Can a performance be outstanding and understated at the same time? It’s the best description I can come up with for Isabelle Huppert in this low-key story of a woman whose life is undergoing major changes.
The life events come thick and fast, (ageing parents, relationship difficulties, getting too old for the job) but there are no histrionics, Huppert’s character just gets on with it as most of us have to do with stuff that happens to us.
Yet everything she’s feeling is in her eyes, so it’s most definitely not emotionless. It’s very, very touching – and perhaps that also has something to do with my own age and personal circumstances, in that I could completely understand her. She rarely stops moving, with the camera circling around her as she is at home, on a country walk or at work, and those moments when she does stop to feel are beautifully handled and not melodramatic.

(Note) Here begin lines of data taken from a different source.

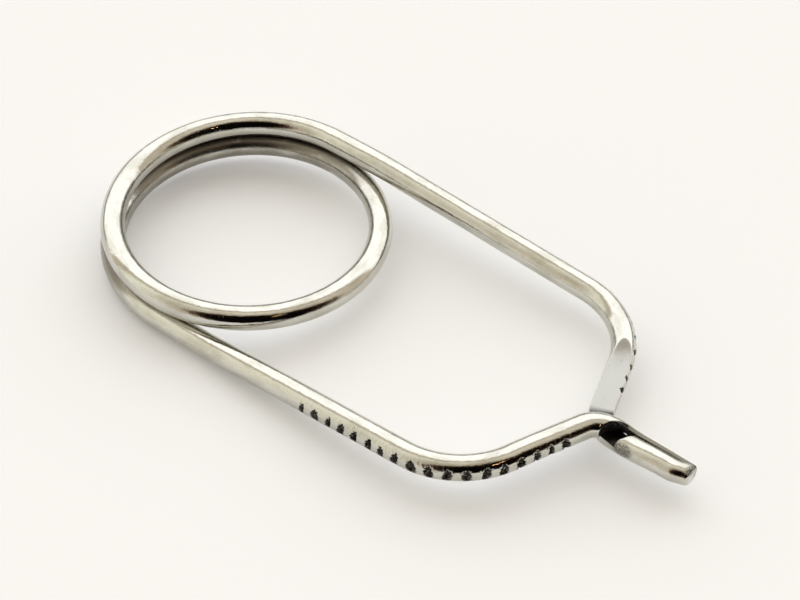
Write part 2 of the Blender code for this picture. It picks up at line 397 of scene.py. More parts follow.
@dataclass(frozen=True)
class WireSide:
    """One side of the pliers: its quarter turn of coil, its leg and its jaw."""

    side: Side
    straight: float
    shoulder_radius: float
    turn: float
    jaw_y: float                        # the jaw's centreline, before its taper
    flat_start_in_arm: float            # the flat is at full depth from here on
    ramp_end_in_arm: float              # the leg is level from here on
    ease_turn: float = 0.0              # last part of the crossing bend, more gently
    ease_radius: float = 14.0 * MM
    tip_x: float = 42.3 * MM
    clamp_y: float = 0.42 * MM          # plane in which the jaws meet
    lap_z: float = -0.1 * MM            # plane in which the crossed wires lie
    crossing_radius: float = 2.45 * MM
    arm_offset: float = 0.5 * MM
    ramp_start: float = 3.0 * MM
    ramp_ease: float = 3.0 * MM
    jaw_settle: float = 2.0 * MM        # the jaw is level this far past its bend
    jaw_straight: float = 2.5 * MM      # and nears the middle plane from here on
    tip_radius: float = 0.85 * MM
    tip_round: float = 0.3 * MM
    lap_end_x: float = 36.4 * MM
    lap_shoulder: float = 0.35 * MM     # rounding over the top of the step
    clamp_start_x: float = 34.95 * MM
    clamp_run_in: float = 1.5 * MM
    run_out_radius: float = 9.0 * MM    # the flat runs out on a wheel this large
    face_gap: float = 0.03 * MM
    step_half: float = 0.004 * MM       # half the thickness of the step's wall
    kernel_relax: float = 1.0 * MM
    # the painted shade on the half-lap's flat fades in over this past the crossing
    lap_shade_ease: float = 0.8 * MM
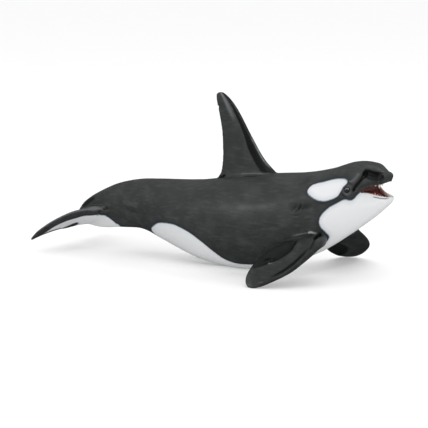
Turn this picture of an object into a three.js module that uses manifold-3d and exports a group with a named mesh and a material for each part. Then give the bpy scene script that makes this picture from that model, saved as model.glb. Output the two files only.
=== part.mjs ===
// An orca figure in painted moulded plastic, about 19 cm long, swimming with a raised head and an open mouth.
// Millimetres, +X to the snout, +Y to the figure's left, +Z up. The sizes below are in drawing coordinates:
// x = 0 at the snout, y = 0 in the middle plane, z = 0 on the floor. The group moves them in the end, so that
// the part's origin is at the bottom centre of its box.
import * as THREE from "three";
import { mergeVertices } from "three/addons/utils/BufferGeometryUtils.js";
import Module from "manifold-3d";

const wasm = await Module();
wasm.setup();

// Gap between neighbouring pieces, and the height at which everything that touches the floor is cut flat.
const GAP = 0.3;
const FLOOR = 0;
// Edge length of the blocks that stand for half spaces, well past the figure on every side.
const BLOCK_SIZE = 500;
// The figure's right and left side, as the sign of y.
const SIDES = [-1, 1];

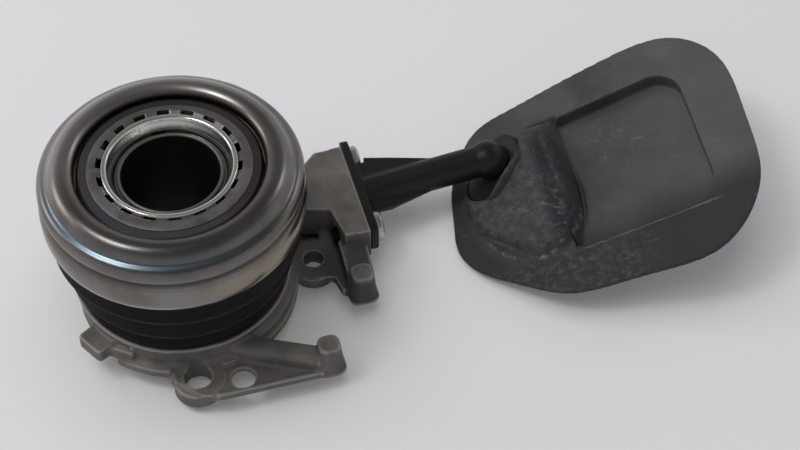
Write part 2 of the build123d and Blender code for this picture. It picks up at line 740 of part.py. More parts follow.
def make_inlet_pipe():
    """The moulded pipe: nozzle, flange, ribs, rising tube, elbow, plate and connector socket."""
    half_t = flange_t / 2
    face = Plane(origin=(block_face_x + seat_gap, port_y, port_z), x_dir=(0, 1, 0), z_dir=(1, 0, 0))
    flange = extrude(face * RectangleRounded(flange_len, flange_h, flange_corner), flange_t - seat_gap)
    nozzle = rod((block_face_x - nozzle_len, port_y, port_z), (block_face_x + half_t, port_y, port_z),
                 port_bore_r - run_gap)
    tube = rod(pipe_start - pipe_dir * half_t, elbow, pipe_r)
    down = dip_direction()
    bend = Plane(origin=elbow, z_dir=down) * elbow_body()
    plate = extrude(plate_frame(plate_shift) * SlotOverall(plate_len, plate_w), -plate_t)
    end = elbow + down * (elbow_len + plate_t + socket_len)
    socket = rod(elbow + down * elbow_len, end, socket_r)
    pipe = flange + nozzle + tube + flange_ribs() + bend + plate + socket
    pipe -= rod((block_face_x - nozzle_len - 1, port_y, port_z), pipe_start, nozzle_bore_r)
    pipe -= rod(pipe_start - pipe_dir * bore_overrun, elbow + pipe_dir * bore_overrun, pipe_bore_r)
    pipe -= rod(elbow - down * bore_overrun, end, connector_bore_r)
    pipe -= rod(end - down * socket_depth, end, seal_seat_r)
    pipe -= rod(end - down * (socket_depth - seal_seat_depth), end + down, socket_bore_r)
    ring_x = block_face_x - nozzle_len + 2.6
    groove = rod((ring_x - o_ring_section / 2 - 0.1, port_y, port_z), (ring_x + o_ring_section / 2 + 0.1, port_y, port_z),
                 port_bore_r + 1)
    core = rod((ring_x - 3, port_y, port_z), (ring_x + 3, port_y, port_z), port_bore_r - o_ring_section - seat_gap)
    pipe -= groove - core
    for side in (-1, 1):
        at = (block_face_x, port_y + side * screw_pitch / 2, port_z)
        pipe -= rod((at[0] - 1, at[1], port_z), (at[0] + flange_t + 1, at[1], port_z), screw_r + run_gap)
        pipe -= rod((at[0] + flange_t, at[1], port_z), (at[0] + flange_t + rib_len, at[1], port_z),
                    screw_head_r + screw_head_gap)
    slot_frame = plate_frame(0, plate_t + clip_depth)
    for side in (-1, 1):
        pipe -= slot_frame * Pos(0, side * clip_offset, 0) * Box(
            2 * socket_r + 2, clip_wire + 0.2, clip_wire + 0.2)
    return pipe


def make_port_seal_ring():
    """The O-ring on the nozzle."""
    ring_x = block_face_x - nozzle_len + 2.6
    ring_r = port_bore_r - o_ring_section / 2
    return Plane(origin=(ring_x, port_y, port_z), z_dir=(1, 0, 0)) * Torus(ring_r - seat_gap / 2, o_ring_section / 2
                                                                           - seat_gap / 2)


def make_connector_seal_ring():
    """The O-ring in its seat at the bottom of the connector socket."""
    down = dip_direction()
    half = connector_ring_section / 2
    spot = elbow + down * (elbow_len + plate_t + socket_len - socket_depth + half + seat_gap)
    return Plane(origin=spot, z_dir=down) * Torus(seal_seat_r - half - seat_gap, half)


def make_connector_clip():
    """The wire clip: two legs through the socket's slots and a bow round its side."""
    frame = plate_frame(0, plate_t + clip_depth)
    far = socket_r + clip_bow_gap + clip_wire / 2
    legs = [(-clip_leg_end, -clip_offset), (far, -clip_offset), (far, clip_offset), (-clip_leg_end, clip_offset)]
    bent = FilletPolyline(*legs, radius=clip_bend_r)
    path = frame * bent
    section = Plane(origin=path @ 0, z_dir=path % 0) * Circle(clip_wire / 2)
    return sweep(section, path=path)


def make_flange_screw(side):
    """A pan-head flange screw with a socket in its head."""
    base = Plane(origin=(block_face_x + flange_t + seat_gap, port_y + side * screw_pitch / 2, port_z),
                 x_dir=(0, 1, 0), z_dir=(1, 0, 0))
    head = Cylinder(screw_head_r, screw_head_h, align=(Align.CENTER, Align.CENTER, Align.MIN))
    head = fillet(head.edges().sort_by(Axis.Z)[-1:], screw_head_h * 0.5)
    shank = Cylinder(screw_r, flange_t + screw_len, align=(Align.CENTER, Align.CENTER, Align.MAX))
    drive = Pos(0, 0, screw_head_h) * extrude(RegularPolygon(screw_drive_r, 6), -screw_drive_depth)
    return base * (head + shank - drive)


# Rubber boot


def boot_frame():
    """Frame in the boot's rim plane: x along its length, y across, z outward."""
    a = math.radians(boot_tilt)
    return Plane(origin=boot_origin, x_dir=(math.cos(a), 0, math.sin(a)), z_dir=(-math.sin(a), 0, math.cos(a)))


def rounded_face(corners):
    """A closed outline whose corners carry their own radii, as (x, y, radius)."""
    face = make_face(Polyline(*[(x, y) for x, y, _ in corners], close=True))
    for x, y, radius in corners:
        spot = face.vertices().sort_by_distance((x, y, 0))[0]
        face = fillet(spot, radius)
    return face


def dome(shrink):
    """The boot's hump; shrink makes the inner surface from the same rings, open below."""
    faces = []
    for height, u, v, half_u, half_v in dome_rings:
        drop = 3 * shrink if height < 0 else (shrink if height > 0 else 0)
        faces.append(Pos(u, v, height - drop) * Ellipse(half_u - shrink, half_v - shrink))
    return loft(faces, ruled=True)


def make_boot():
    """The rubber boot: rim, sunken panel, hollow dome and the slanted seat for the plate."""
    rim = extrude(make_face(Spline(*boot_edge, periodic=True)), -boot_t)
    panel = [(33.0, -27.6, 4), (80.0, -29.6, 12), (84.2, 24.8, 9), (34.0, 23.4, 4)]
    pan_face = rounded_face(panel)
    tray = extrude(offset(pan_face, panel_wall), -panel_depth - panel_floor_t)
    pocket = Pos(0, 0, 5) * extrude(pan_face, -panel_depth - 5)
    shell = rim + tray - pocket
    shell += dome(0.0)
    down = dip_direction()
    to_local = boot_frame().location.inverse()
    seat_frame = plate_frame(plate_shift, plate_t + seat_gap)
    seat = extrude(seat_frame * SlotOverall(plate_len + 2 * seat_margin, plate_w + 2 * seat_margin), -seat_t)
    shell += to_local * seat
    room_top = elbow + down * (elbow_len + plate_t + seat_t)
    room_r = socket_r + connector_room
    shell += to_local * rod(room_top, room_top + down * room_depth, room_r + dome_wall)
    shell -= dome(dome_wall)
    shell -= to_local * rod(room_top, room_top + down * 2 * room_depth, room_r)
    body = boot_frame() * shell
    body -= rod(elbow, elbow + down * 40, socket_r + run_gap)
    outline = SlotOverall(plate_len + 2 * plate_gap, plate_w + 2 * plate_gap)
    air = extrude(plate_frame(plate_shift, plate_t + seat_gap) * outline, plate_t + elbow_len + 2 * elbow_r)
    below = Pos(boot_origin[0] + 50, 0, -hub_depth - 20) * Box(200, 200, 40)
    return body - air - below


MAKERS = {
    "housing": make_housing,
    "guide_tube": make_guide_tube,
    "stop_ring": make_stop_ring,
    "base_seal_ring": make_base_seal_ring,
    "piston": make_piston,
    "piston_seal": make_piston_seal,
    "bearing_carrier": make_carrier,
    "preload_spring": make_preload_spring,
    "bellows": make_bellows,
    "inner_race": make_inner_race,
    "outer_race": make_outer_race,
    "balls": make_balls,
    "ball_cage": make_cage,
    "bearing_cover": make_cover,
    "lower_seal": make_lower_seal,
    "slotted_washer": make_slotted_washer,
    "spring_washer": make_spring_washer,
    "bearing_sleeve": make_sleeve,
    "inlet_pipe": make_inlet_pipe,
    "port_seal_ring": make_port_seal_ring,
    "connector_seal_ring": make_connector_seal_ring,
    "connector_clip": make_connector_clip,
    "rubber_boot": make_boot,
}

for name, maker in MAKERS.items():
    export_step(maker(), f"parts/{name}.step")
for side, label in ((1, "upper"), (-1, "lower")):
    export_step(make_flange_screw(side), f"parts/flange_screw_{label}.step")
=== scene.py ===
import json
import logging
import math
from collections.abc import Iterator
from contextlib import contextmanager
from dataclasses import dataclass
from enum import Enum

import bpy
from mathutils import Matrix, Vector


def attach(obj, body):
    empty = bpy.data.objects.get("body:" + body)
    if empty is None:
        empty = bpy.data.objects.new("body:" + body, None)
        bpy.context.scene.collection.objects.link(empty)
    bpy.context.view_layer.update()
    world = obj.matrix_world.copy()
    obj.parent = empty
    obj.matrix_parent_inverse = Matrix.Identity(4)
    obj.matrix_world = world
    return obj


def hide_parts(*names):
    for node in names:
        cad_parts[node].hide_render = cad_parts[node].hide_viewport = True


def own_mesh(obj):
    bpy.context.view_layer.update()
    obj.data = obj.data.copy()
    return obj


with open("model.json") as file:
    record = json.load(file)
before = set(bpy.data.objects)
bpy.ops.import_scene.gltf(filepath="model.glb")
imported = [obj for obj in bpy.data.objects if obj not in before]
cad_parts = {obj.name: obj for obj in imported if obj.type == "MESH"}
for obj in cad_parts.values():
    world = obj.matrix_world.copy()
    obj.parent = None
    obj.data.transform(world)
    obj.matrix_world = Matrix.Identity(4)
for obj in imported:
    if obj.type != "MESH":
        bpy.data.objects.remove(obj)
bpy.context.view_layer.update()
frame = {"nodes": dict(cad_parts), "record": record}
LOG = logging.getLogger("release_bearing")
MM = 0.001
Piece = bpy.types.Object
Material = bpy.types.Material
Colour = tuple[float, float, float]
Outline = tuple[tuple[float, float], ...]
Place3 = tuple[float, float, float]
MERGE = 1e-6
BOOT_TILT = math.radians(17.0)
BOOT_ORIGIN = (0.08705, 0.0034, 0.0002)
BOOT_WAYS = ((math.cos(BOOT_TILT), 0.0, math.sin(BOOT_TILT)), (0.0, 1.0, 0.0),
             (-math.sin(BOOT_TILT), 0.0, math.cos(BOOT_TILT)))


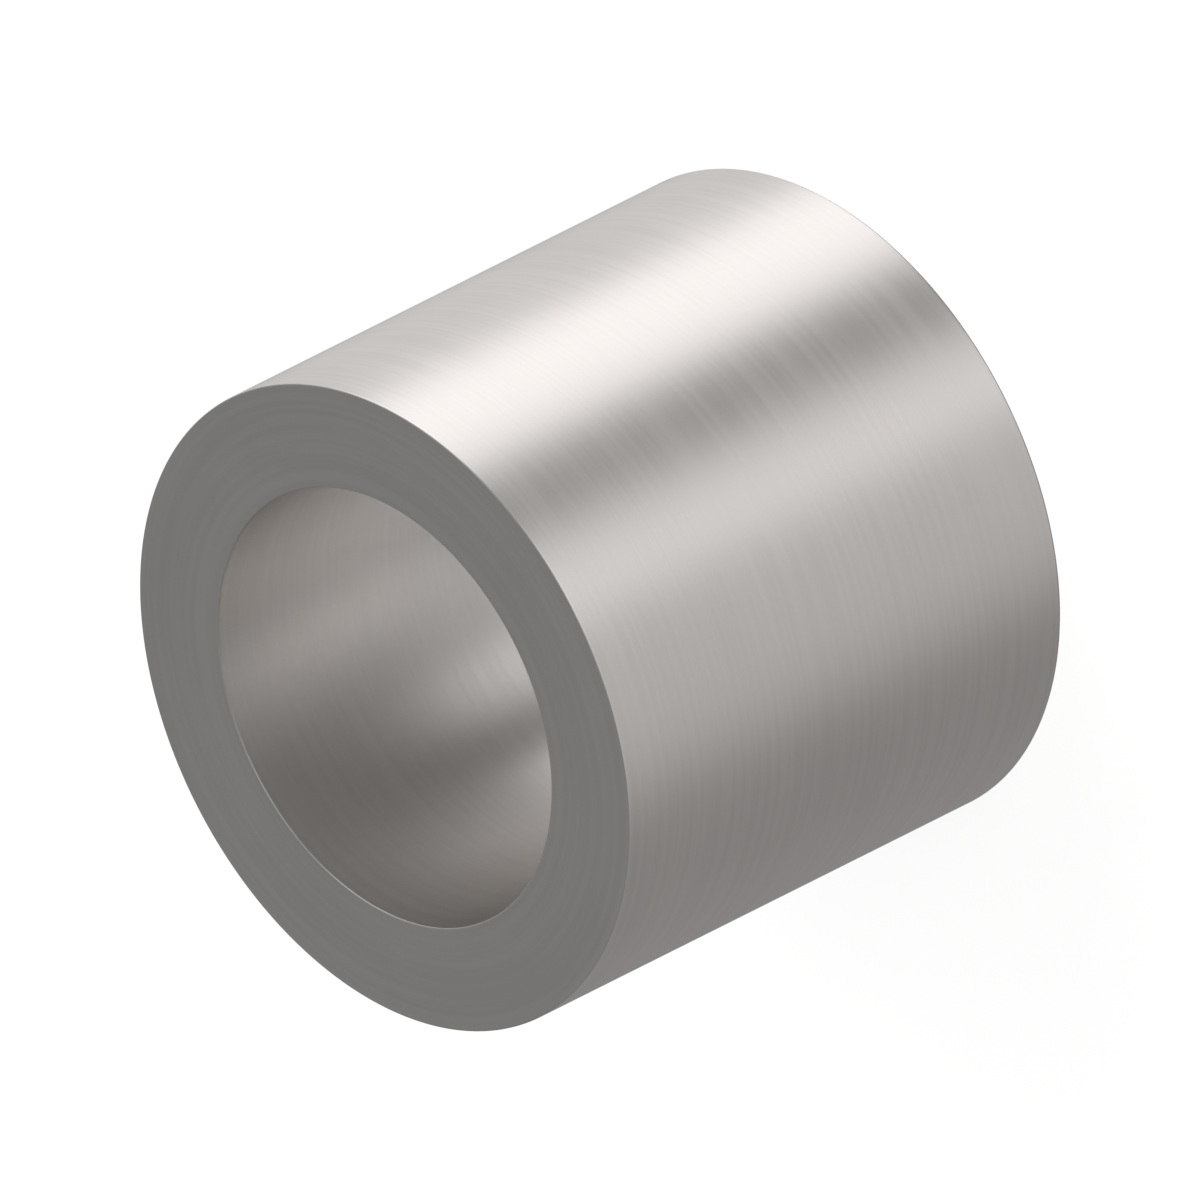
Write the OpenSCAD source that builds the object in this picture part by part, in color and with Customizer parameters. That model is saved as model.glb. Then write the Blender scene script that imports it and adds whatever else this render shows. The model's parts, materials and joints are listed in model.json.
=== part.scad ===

Huppert plays a philosophy teacher, and there are scenes where the film does appear to be teetering on the brink of pretension however – young Parisian students sitting under a tree discussing the meaning of truth and reality and quoting French philosophers may seem a little far-fetched, but it all seems quite normal to them. Maybe it really is like that in Paris, who knows?
As if to force the point home, there’s a scene (which I really enjoyed) in which Huppert goes to the cinema and we see that she is watching Abbas Kiarostami’s Certified Copy, a film in which truth and reality are challenged.
If I really struggled with one element of the movie, though, it was the final scene. No spoilers, but having spent the previous 90 minutes in the company of this capable woman who could look after herself and found fulfilment in her career, the conclusion seemed to contradict this for me – but that’s life, I suppose.
But as a vehicle for an older actress, which are few and far between, it was highly welcome, and Huppert was immense.